I Hate Everything About Christmas Except Christmas
By Dan Hoopes
It is late November and soon large inflatable Christmas decorations will rise from the frozen suburban earth like mushrooms after heavy rain. I don’t know their story, I don’t want to Google the history of contemporary holiday kitsch. That kind of research should be categorized as unethical. The FBI should track interest in this subject as part of a broader national security effort, an undercover sting operation seeking out those responsible for disseminating the trade secrets that make the construction of these offending items possible. That’s a Law and Order I would watch, in marathon form, while I nod off into a lovely first-world food coma.
I would imagine these criminal masterminds also have something to do with the incessant rotation of Christmas pop music over retail store sound systems, and are, by way of Hammurabi’s code, entitled to having their ears ripped off for every time I am forced to endure “All I Want For Christmas Is You.”
I have often been accused of being a “humbug” which makes absolutely no sense.
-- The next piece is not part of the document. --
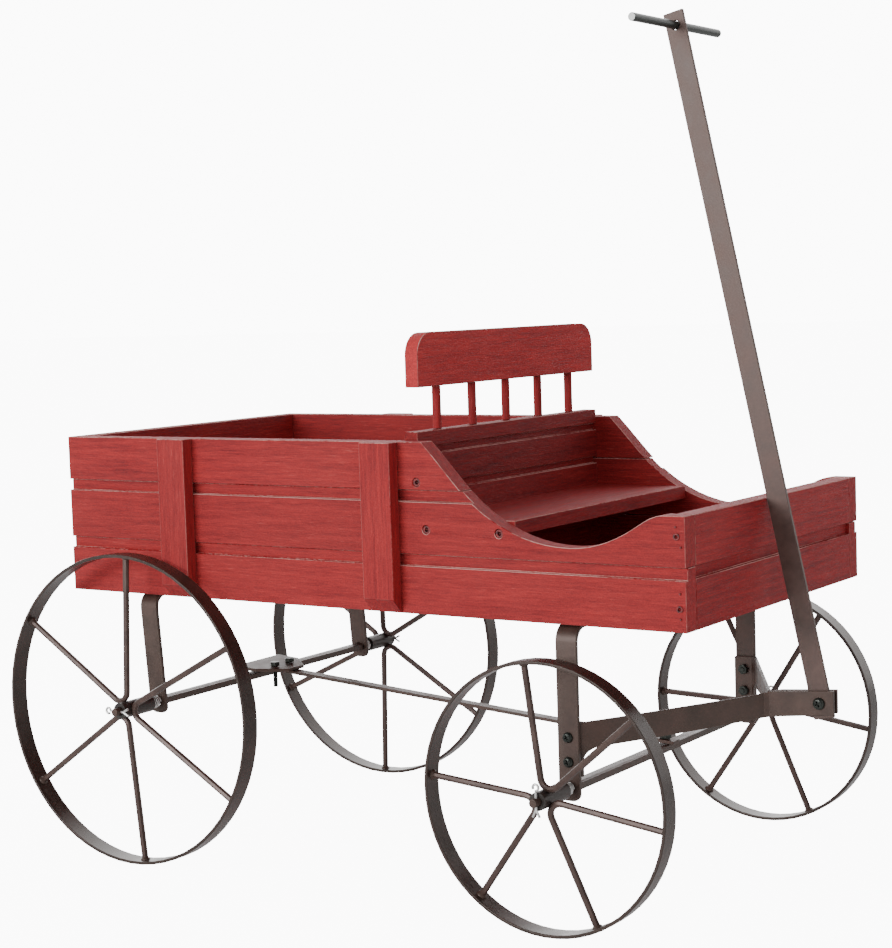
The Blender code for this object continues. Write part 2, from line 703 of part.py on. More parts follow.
def handle_lean():
    """The angle from upright at which the bar's rear edge rests on the front board's top corner."""
    across = PIVOT_X - BOX_LENGTH
    up = BOX_UNDERSIDE_Z + FRONT_HEIGHT - PIVOT_Z
    clear = HANDLE_WIDTH / 2 + GAP
    return acos(clear / sqrt(across**2 + up**2)) - atan2(up, across)


def make_handle():
    lean = handle_lean()
    pivot = at(PIVOT_X, HANDLE_Y, PIVOT_Z)
    half = HANDLE_WIDTH / 2
    points = [(-half, -HANDLE_TAIL), (half, -HANDLE_TAIL), (half, HANDLE_REACH), (-half, HANDLE_REACH)]
    bar = outline("handle_bar", points, HANDLE_THICKNESS, pivot, SIDE_VIEW)
    turn = Matrix.Rotation(-lean, 4, "Y")
    bar.matrix_world = Matrix.Translation(pivot) @ turn @ Matrix.Rotation(pi / 2, 4, "X")
    boolean(bar, rod("bar_pivot_hole", PIVOT_RADIUS + GAP, 0.02, pivot, (pi / 2, 0, 0)))
    grip_height = HANDLE_REACH - GRIP_FROM_TOP
    grip_at = (pivot[0] - sin(lean) * grip_height, HANDLE_Y, PIVOT_Z + cos(lean) * grip_height)
    boolean(bar, rod("bar_grip_hole", GRIP_RADIUS + GAP, 0.02, grip_at, (pi / 2, 0, 0)))
    make_part(bar, PAINTED)
    make_part(rod("cross_grip", GRIP_RADIUS, GRIP_LENGTH, grip_at, (pi / 2, 0, 0)), PAINTED)


WOOD = (RED, 0.55, 0.0)
PAINTED = (STEEL, 0.42, 0.5)
BRIGHT = (ZINC, 0.30, 1.0)

start_clean()
parts = make_collection("kids_pull_wagon")
cutters = make_collection("cutters")
swoop_cutter = make_swoop_cutter()
make_side_boards(swoop_cutter)
make_end_boards()
make_floor()
make_cleats()
make_seat()
make_running_gear()
make_reach()
make_arms()
make_bolts()
make_handle()
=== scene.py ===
"""Looks for the kids pull wagon: a stained wooden box, painted steel running gear and zinc springs and pins.

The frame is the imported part's own: +X to the front, +Z up, origin on the ground in the footprint's middle.
"""

import json
import math
import random

import bmesh
import bpy
from mathutils import Matrix, Vector


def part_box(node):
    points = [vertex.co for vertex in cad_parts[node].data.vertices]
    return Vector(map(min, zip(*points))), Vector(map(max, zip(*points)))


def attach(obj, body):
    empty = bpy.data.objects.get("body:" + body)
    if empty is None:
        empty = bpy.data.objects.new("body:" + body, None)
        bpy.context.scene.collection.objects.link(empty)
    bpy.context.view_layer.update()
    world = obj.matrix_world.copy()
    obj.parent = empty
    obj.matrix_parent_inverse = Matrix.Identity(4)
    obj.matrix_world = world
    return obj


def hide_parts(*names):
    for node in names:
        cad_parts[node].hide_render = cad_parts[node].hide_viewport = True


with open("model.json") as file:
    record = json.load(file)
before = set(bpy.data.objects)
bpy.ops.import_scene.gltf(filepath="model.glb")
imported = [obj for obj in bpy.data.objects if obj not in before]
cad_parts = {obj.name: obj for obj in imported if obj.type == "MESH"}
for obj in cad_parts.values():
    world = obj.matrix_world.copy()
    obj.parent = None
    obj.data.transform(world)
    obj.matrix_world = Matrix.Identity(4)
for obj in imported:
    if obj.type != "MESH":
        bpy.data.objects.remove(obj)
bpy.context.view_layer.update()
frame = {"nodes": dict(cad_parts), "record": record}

# Metres and degrees. Positions along X below are measured from the rear face of the box.
BOX_REAR_X = -0.26875
BOX_HALF_WIDTH = 0.1395
BOX_UNDERSIDE_Z = 0.2017

BODY_OF = {}
for body_name, members in frame["record"]["behaviour"]["bodies"].items():
    for member in members:
        BODY_OF[member] = body_name


# ---------------------------------------------------------------- shader helpers


class Nodes:
    """A material's node tree with short ways to add and join nodes."""

    def __init__(self, name):
        self.material = bpy.data.materials.new(name)
        self.material.use_nodes = True
        self.tree = self.material.node_tree
        self.shader = self.tree.nodes["Principled BSDF"]

    def add(self, kind, inputs=None, **settings):
        node = self.tree.nodes.new(kind)
        for key, value in settings.items():
            setattr(node, key, value)
        for key, value in (inputs or {}).items():
            self.put(node.inputs[key], value)
        return node

    def put(self, socket, value):
        if isinstance(value, bpy.types.NodeSocket):
            self.tree.links.new(value, socket)
        elif isinstance(value, bpy.types.Node):
            self.tree.links.new(value.outputs[0], socket)
        else:
            socket.default_value = value

    def math(self, operation, a, b=0.0):
        return self.add("ShaderNodeMath", {0: a, 1: b}, operation=operation).outputs[0]

    def mix(self, factor, a, b):
        node = self.add("ShaderNodeMix", data_type="RGBA")
        self.put(node.inputs["Factor"], factor)
        self.put(node.inputs[6], a)
        self.put(node.inputs[7], b)
        return node.outputs[2]

    def spread(self, value, low, high, to_low=0.0, to_high=1.0):
        """A value's stretch from low to high mapped onto another, and held at its ends."""
        node = self.add("ShaderNodeMapRange", {"Value": value, "From Min": low, "From Max": high})
        node.inputs["To Min"].default_value = to_low
        node.inputs["To Max"].default_value = to_high
        node.clamp = True
        return node.outputs[0]

    def coords(self, scale=(1, 1, 1), offset=(0, 0, 0)):
        """Object coordinates, scaled and moved."""
        source = self.add("ShaderNodeTexCoord").outputs["Object"]
        mapping = self.add("ShaderNodeMapping", {"Vector": source, "Scale": scale, "Location": offset})
        return mapping.outputs[0]

    def noise(self, coords, scale, detail=3.0, roughness=0.55, distortion=0.0):
        inputs = {"Vector": coords, "Scale": scale, "Detail": detail, "Roughness": roughness}
        inputs["Distortion"] = distortion
        return self.add("ShaderNodeTexNoise", inputs).outputs["Fac"]

    def bump(self, height, strength, distance):
        inputs = {"Height": height, "Strength": strength, "Distance": distance}
        return self.add("ShaderNodeBump", inputs).outputs[0]

    def finish(self, colour, roughness, metallic=0.0, normal=None, specular=0.5):
        self.put(self.shader.inputs["Base Color"], colour)
        self.put(self.shader.inputs["Roughness"], roughness)
        self.put(self.shader.inputs["Metallic"], metallic)
        self.put(self.shader.inputs["Specular IOR Level"], specular)
        if normal is not None:
            self.put(self.shader.inputs["Normal"], normal)
        return self.material


GRAIN_STRETCH = {"x": (0.045, 1, 1), "y": (1, 0.045, 1), "z": (1, 1, 0.045)}


def grain_coords(nodes, axis, seed, stretch=1.0):
    """Coordinates drawn out along a board's grain and moved to a place of its own."""
    scale = [value if value == 1 else value * stretch for value in GRAIN_STRETCH[axis]]
    shift = random.Random(seed)
    offset = [shift.uniform(-3, 3) for _ in range(3)]
    return nodes.coords(tuple(scale), tuple(offset))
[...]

A humbug isn’t someone who hates Christmas, it’s just a word that means, more or less, “bullsh-t” that was said frequently by a fictional character who happened to really hate Christmas. Who the hell hates Christmas? I just hate how everyone else celebrates it, and every time I open my mouth I’m accused of being behind some kind of Grinch-like terrorist communist plot against the holidays.
I like Christmas. I love my family, my friends, exchanging thoughtful gifts with the people I care about the most. I love home-cooked holiday meals and the warm familiarity of tradition. Setting up the tree, reclining into piles of wrapping paper, watching an endless loop of A Christmas Story, the delicate understanding established between myself and my parents when I joined the ranks of those who knew what was up with Santa Claus while my younger siblings still did not — these things matter to me, very deeply. They are mine, my own ways of remembering and celebrating what is important in my life.
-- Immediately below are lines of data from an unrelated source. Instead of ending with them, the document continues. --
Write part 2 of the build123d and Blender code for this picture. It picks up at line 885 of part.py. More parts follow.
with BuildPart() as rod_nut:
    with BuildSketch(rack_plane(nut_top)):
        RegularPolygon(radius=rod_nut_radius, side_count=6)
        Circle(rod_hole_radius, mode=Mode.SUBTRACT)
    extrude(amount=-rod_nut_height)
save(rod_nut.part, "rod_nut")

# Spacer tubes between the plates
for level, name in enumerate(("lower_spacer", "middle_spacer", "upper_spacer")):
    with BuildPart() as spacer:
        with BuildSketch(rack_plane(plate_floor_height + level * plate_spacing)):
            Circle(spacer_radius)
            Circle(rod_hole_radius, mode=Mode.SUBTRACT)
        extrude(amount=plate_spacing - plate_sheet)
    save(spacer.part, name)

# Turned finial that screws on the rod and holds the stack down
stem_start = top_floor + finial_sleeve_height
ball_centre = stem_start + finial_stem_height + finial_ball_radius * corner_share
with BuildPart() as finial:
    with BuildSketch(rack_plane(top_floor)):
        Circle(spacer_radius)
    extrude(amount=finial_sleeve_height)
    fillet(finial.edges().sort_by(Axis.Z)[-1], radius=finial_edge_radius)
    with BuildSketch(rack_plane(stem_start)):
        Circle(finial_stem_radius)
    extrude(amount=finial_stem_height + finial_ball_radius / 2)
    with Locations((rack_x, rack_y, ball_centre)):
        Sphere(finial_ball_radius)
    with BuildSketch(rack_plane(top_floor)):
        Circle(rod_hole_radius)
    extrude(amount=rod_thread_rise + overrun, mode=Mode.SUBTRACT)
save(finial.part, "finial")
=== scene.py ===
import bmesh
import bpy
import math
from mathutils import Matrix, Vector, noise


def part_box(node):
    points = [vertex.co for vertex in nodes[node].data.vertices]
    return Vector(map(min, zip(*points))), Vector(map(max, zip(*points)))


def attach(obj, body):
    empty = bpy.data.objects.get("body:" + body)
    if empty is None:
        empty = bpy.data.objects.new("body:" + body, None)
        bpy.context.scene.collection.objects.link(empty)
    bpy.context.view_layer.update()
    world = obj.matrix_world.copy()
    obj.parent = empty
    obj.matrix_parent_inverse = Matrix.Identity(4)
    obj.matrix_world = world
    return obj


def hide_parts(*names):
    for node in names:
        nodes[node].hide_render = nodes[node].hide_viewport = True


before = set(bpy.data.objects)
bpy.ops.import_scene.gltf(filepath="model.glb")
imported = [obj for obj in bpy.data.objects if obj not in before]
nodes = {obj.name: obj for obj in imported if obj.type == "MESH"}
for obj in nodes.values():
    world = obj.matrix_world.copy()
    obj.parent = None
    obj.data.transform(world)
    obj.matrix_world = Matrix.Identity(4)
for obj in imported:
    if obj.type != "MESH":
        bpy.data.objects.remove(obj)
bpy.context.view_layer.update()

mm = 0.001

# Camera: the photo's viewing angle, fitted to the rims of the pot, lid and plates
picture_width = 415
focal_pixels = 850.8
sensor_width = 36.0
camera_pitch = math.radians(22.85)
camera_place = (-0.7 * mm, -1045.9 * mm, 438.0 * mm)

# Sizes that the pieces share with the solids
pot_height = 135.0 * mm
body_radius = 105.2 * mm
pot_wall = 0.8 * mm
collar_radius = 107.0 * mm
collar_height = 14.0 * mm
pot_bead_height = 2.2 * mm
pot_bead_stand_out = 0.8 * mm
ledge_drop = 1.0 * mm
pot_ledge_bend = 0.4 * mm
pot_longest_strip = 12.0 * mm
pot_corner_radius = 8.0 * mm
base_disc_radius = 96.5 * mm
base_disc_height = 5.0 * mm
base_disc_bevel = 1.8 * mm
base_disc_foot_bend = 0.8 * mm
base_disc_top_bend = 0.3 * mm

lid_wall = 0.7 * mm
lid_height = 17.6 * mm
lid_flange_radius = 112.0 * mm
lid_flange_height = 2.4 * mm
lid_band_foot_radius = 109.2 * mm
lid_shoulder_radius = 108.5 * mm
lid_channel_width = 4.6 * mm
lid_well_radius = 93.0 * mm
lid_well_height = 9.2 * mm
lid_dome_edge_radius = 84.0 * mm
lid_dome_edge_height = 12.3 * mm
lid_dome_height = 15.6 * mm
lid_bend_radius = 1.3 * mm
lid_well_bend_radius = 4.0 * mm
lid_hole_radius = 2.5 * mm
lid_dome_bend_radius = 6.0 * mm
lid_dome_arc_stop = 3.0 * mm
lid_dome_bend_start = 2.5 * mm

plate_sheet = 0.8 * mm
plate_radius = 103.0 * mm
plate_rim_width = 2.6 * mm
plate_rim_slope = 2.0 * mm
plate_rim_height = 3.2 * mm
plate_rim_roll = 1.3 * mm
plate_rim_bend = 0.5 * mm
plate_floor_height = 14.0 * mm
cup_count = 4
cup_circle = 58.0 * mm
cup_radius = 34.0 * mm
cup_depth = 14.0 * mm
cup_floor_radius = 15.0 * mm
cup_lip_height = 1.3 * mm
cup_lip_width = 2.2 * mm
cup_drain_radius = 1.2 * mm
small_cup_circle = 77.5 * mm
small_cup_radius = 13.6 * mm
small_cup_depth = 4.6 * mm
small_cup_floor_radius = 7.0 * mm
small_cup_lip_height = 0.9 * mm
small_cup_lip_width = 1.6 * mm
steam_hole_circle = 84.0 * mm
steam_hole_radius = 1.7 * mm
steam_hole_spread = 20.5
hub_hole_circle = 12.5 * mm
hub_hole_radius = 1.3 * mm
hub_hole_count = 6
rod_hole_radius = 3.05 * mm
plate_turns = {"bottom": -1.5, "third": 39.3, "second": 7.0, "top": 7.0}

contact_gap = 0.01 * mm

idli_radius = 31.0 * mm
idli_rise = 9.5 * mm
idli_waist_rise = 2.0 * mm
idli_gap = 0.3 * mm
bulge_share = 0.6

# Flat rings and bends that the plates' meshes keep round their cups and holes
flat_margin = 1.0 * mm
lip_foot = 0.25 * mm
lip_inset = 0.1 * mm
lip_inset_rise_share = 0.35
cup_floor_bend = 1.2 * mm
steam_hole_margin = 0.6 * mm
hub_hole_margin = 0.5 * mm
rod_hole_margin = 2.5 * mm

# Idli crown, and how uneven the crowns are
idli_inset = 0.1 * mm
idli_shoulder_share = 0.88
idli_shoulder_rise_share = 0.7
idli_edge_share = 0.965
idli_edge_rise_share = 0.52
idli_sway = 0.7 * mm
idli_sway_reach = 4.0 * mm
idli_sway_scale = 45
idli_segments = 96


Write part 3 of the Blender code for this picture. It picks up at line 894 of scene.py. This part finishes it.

But what it is about this annual rediscovery of sentiment and appreciation for the things we love that leads people to divert their energies into constructing elaborate light displays and transforming their lawns into a cartoonish nightmare landscapes? What could compel a house, such as the one down the street from me, with peeling paint and rusted-out frames of ancient automobiles littering the property, to spend hundreds of dollars on lights and inflatable Christmas decorations and the electricity bills to support them? What drives a society to line up outside malls in the bitter cold of an early morning, chasing sales, in the vain hope of saving $100 on a TV?
Maybe it’s just what Christmas is, to a lot of people, lights and awful music, spending money on things they don’t need, getting stuffed with enough good food and material possessions to grease the wheels for another year and make life bearable. Sometimes, I think that as Americans, we have found the holiday spirit we deserve, a glorification of excess in every form. That’s what it means to be one of us — if you’re going to to do it, do it big. The founding fathers worried that it would be impossible to make democracy work over such a huge place, but with a few compromises here and there and some questionable legal maneuvers, things have more or less worked out. We sacrifice our principles for a greater purpose, maybe the greatest — our own satisfaction. Nothing stands in our way, even ourselves.
However hard I may grimace at the consumerism and demoralizing lack of taste that are inseparable from the Christmas season, my cynical urges melt away in the face of what’s underneath them. Honestly, what the hell do I know? I’m not those people, and I can’t say what it is that inspires others, let alone judge them for it. There could be just as much warmth and tradition in those god-awful, gaudy decoration displays. Maybe you waiting in line on Black Friday is not a parable for the parasitic, dehumanizing nature of capitalism and its destruction of our most hallowed institutions. Maybe your radio station is set to one of those all-day, all-night Christmas music loops, and you look forward to the feeling that comes along with it every year, to connect you with some distant memory.
It could be that you think of the others who used to help set up the lights, or taught you how to as a child, the ones who you used to sing along with to those songs. You think of the people who are no longer with you, and suddenly these mundane things that appear to others as frivolous or superficial are beyond criticism, because they are you, the rituals that made you, what keeps you whole when thinking of what you’ve lost. That would really shut up a cynical humbug bastard like me. In fact, it already has.